Вот и весна ушла — наверное, скоро год, как я сижу в одиночке… в камере стало душно, жарко и во дворе на прогулках в вонючем, каменном мешке тоже… Опять начала кружиться голова… на крышу меня не водят… и хорошо… Там совсем рядом слышны кремлевские куранты и людской гул…

60

Я не ошиблась. Это не мистика. Мой мир перевернулся: обед вносит сам Макака, как всегда, холодный, жесткий, безразличный и опять без звука: «Не сразу ешьте, будет плохо». Начинаю осторожно есть щи… кашу… на дне миски кусок сливочного масла… собрала себя в комок, чтобы ни слезы не упало в миску, и даже с неприязнью съела две ложки каши, но оставшуюся волю собрала в кулак, чтобы не наброситься на эту кашу, не предать его, он должен знать, что со мной можно ходить в разведку.

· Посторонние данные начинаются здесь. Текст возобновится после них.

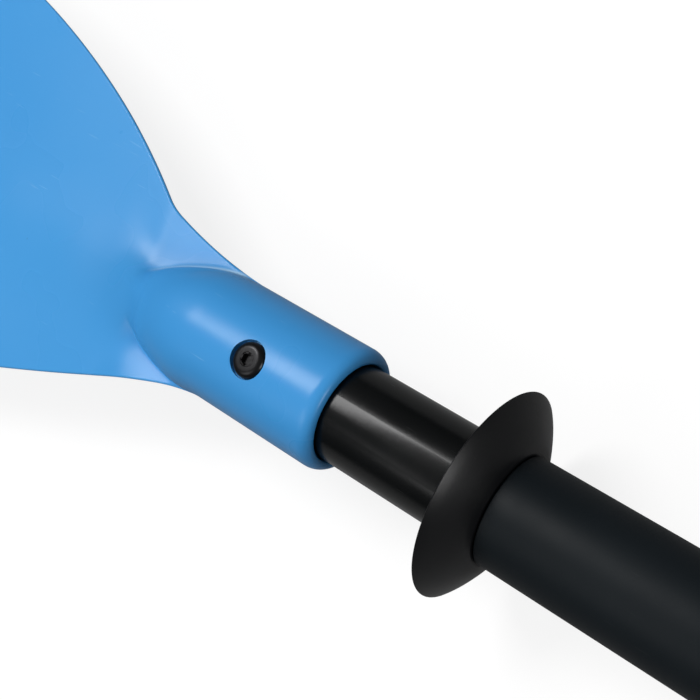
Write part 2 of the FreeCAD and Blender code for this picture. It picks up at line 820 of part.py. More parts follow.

Теперь я в дежурство Макаки ем или сладкие, как компот, кислые щи, не знаю, сколько кусков сахара он в них кладет, или кашу с жиром на дне миски…

Так хочется спросить у него, где Нэди. Он знает здесь всё — знает опытом, чутьем, знает, куда выводят, зачем, это его «дважды два», его альма матер, но я не смею заговорить с ним, я его подведу… и когда меня ведут в душ, в этот страшный подвал, в котором Нэди встает передо мной окровавленной, в этих подвалах расстреливают, я, наверное, начинаю метаться, он тогда опять впивается в меня глазами…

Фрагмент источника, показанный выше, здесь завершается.